Lutz Heck took over the Berlin Zoo from his distinguished father in 1931, and almost immediately began remodeling the zoo’s ecology and ideology. To coincide with the 1936 Olympics, held in Berlin, he opened a "German Zoo," an exhibit honoring the country’s wildlife, complete with "Wolf Rock" at its center, surrounded by enclosures for bears, lynxes, otters, and other native species. This bold patriotic display underscoring the importance of familiar animals, and that one needn’t go to the ends of the earth to find exotic species, conveyed a laudable message, and if he’d unveiled his exhibit today, his motives wouldn’t be questioned. But given the era, his beliefs, and the ultranationalism of his family, he clearly wanted to please Nazi friends by contributing to the ideal of Germany’s master races. A 1936 photograph shows Heck and Göring on a hunting trip to Schorfheide, Heck’s large preserve in Prussia; and the following year, Heck joined the Nazi Party.

A big-game hunter, Heck spent the peak moments of his life pursuing danger and adventure, several times a year launching trips to garner animals for his zoo and perhaps bag a pair of longhorn sheep heads for his wall or come face to face with a toweringly mad female grizzly. He relished wild razoredged hunts, in Africa especially, which he recapped in scenic letters, written by lantern light, astride a camp stool near a well-fed fire, while lions grunted invisibly in the blackness and his companions slept. "The campfire flickering in front of me," he once wrote, "and behind me coming out of the dark infinity the sounds of an invisible and mysterious wild animal." Alone yet faintly haunted by circling predators, he would replay the day’s exploits in ink, some to save, some to share with friends in another drape of reality, the Europe that seemed to him planets away.

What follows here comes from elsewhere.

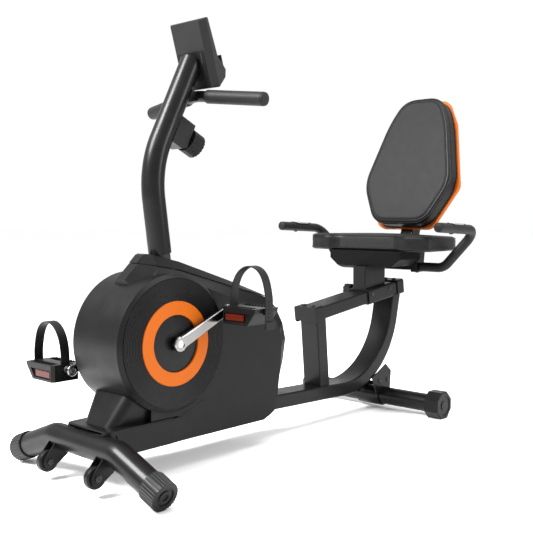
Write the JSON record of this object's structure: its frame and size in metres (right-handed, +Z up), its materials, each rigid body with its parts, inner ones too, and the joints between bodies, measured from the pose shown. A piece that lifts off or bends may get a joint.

Action photographs often accompanied his letters: lassoing a giraffe, leading a baby rhinoceros, capturing an aardvark, evading a charging elephant.

Heck loved collecting trophies, as memory aids to a wild part of his self that emerged in remote wilderness—live animals to display at his zoo, dead animals to stuff, photographs to share and frame. In the heyday of his travels he seemed to collect life itself, keeping voluminous diaries, snapping hundreds of photographs, and writing popular books (such as Animals—My Adventure) which limned his passion for the wilderness, in which he detailed feats of extraordinary bravery, stoicism, and skill. Heck knew his strengths, admired the heroic in himself and others, and could tell a bar-gripping story over drinks at annual meetings. Though he indulged in self-mythology from time to time, his personality fit a profession which has always attracted some people with a yen for exploration, in flight from domesticity, and craving just enough ordeal to feel the threads of mortality fraying. Without his type, maps would still show a flat earth and no one would believe the source of the Nile. Sometimes Heck slayed dragons—or rather their real-life equivalents—but mainly he captured, photographed, and displayed them with gusto. Passionate and single-minded, when he set his sights on an animal, either in the wild or belonging to someone, he lusted after it, tried every lure or ruse he could think of, and persisted until he exhausted the animal or wore down its owner.

For decades the Heck brothers had pursued a fantastic goal, a quest that engaged Heinz but completely infatuated Lutz: the resurrection of three pure-blooded, extinct species—the Neolithic horses known as forest tarpans, aurochsen (the wild cow progenitor of all European cattle breeds), and the European or "forest" bison. On the eve of the war the Hecks had produced some near aurochsen and tarpans of their own, but the Polish strains ran truer to type, the clear inheritors.